Posted by: admin April 23, 2020 Leave a comment

Questions:

The general opinion when it comes to sending email messages in PHP is to stay clear of PHP’s built-in mail() function and to use a library instead.

What I want to know are the actual reasons and flaws in using mail() over a library or extension. For example, the commonly specified headers that aren’t included in a standard mail() call.

How to&Answers:

Quoting:

Disadvantages of the PHP mail() function

In some cases, mails send via
PHP mail() did not receive the
recipients although it was send by WB
without any error message. The most
common reasons for that issue are
listed below.

  • wrong format of mail header or content
    (e.g. differences in line break
    between Windows/Unix)
  • sendmail not
    installed or configured on your server
    (php.ini)
  • the mail provider of the
    recipeint does not allow mails send by
    PHP mail(); common spam protection

Errors in the format of header or
content can cause that mails are
treated as SPAM. In the best case,
such mails are transfered to the spam
folder of your recipient inbox or send
back to the sender. In the worst case,
such mails are deleted without any
comment. If sendmail is not installed
or not configured, no mails can be
send at all.

It is common practice by free mail
provider such as GMX, to reject mails
send via the PHP function mail(). Very
often such mails are deleted without
any information of the recipient.

Answer:

PHP’s mail() is said to garble headers and runs slowly. I can’t say this from personal experience because I’ve never used it, because, like you, I’ve always been advised against it. If you look at the comments on the entry for mail() in the PHP manual, you can see some of the problems people have with it (esp. with headers).

It’s definitely not suited for sending any substantial amount of email, because, according to the manual itself,

It is worth noting that the mail()
function is not suitable for larger
volumes of email in a loop. This
function opens and closes an SMTP
socket for each email, which is not
very efficient.

For the sending of large amounts of
email, see the » PEAR::Mail, and »
PEAR::Mail_Queue packages.

AFAIK, it’s never preferable (performance-wise) to open and close a socket for each message you send regardless of the amount of mail you’re sending.
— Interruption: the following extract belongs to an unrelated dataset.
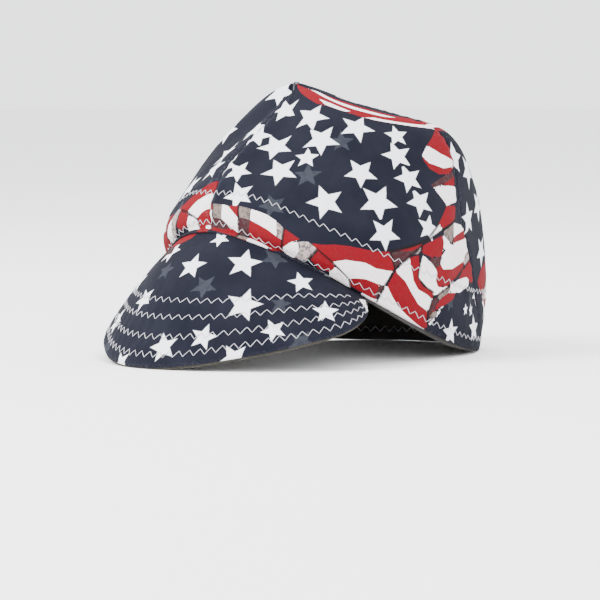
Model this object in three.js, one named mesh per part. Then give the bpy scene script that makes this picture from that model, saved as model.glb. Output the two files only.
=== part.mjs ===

Basically, it’s a function that works, but not very well, and is eclipsed by a number of better libraries.

Answer:

What matters is not only the mail() function but also the smtp server you use in conjunction. I’ve used three different smtp servers with php: postfix, qmail,sendmail.

In my experience postfix was the easiest one to work with php mail() but even postfix had some problems. You will encounter small bugs. It could be things like the “to” recipients receiving correctly structured emails and “bcc” recipients receiving corrupt emails. You’ll lose a lot of time trying to figure out these bugs. And your fixes will make your code not work properly with the other smtp servers.

The problem lays with the handling of the email header and PHP unfortunately does a poor job about that. Recently I switched to “PHP Mailer” library. In our website we have two smtp servers, one with postfix, and one with qmail. “PHP Mailer” worked with both of them with no additional configuration.

Answer:

The biggest reason is that mail() can talk directly to a mail server, and if you don’t know what you are doing when sanitizing your input, a hacker may be able to spoof your mail server into sending mail other than what you intend. Most third party libraries have better sanitation (or better API’s) to help prevent this.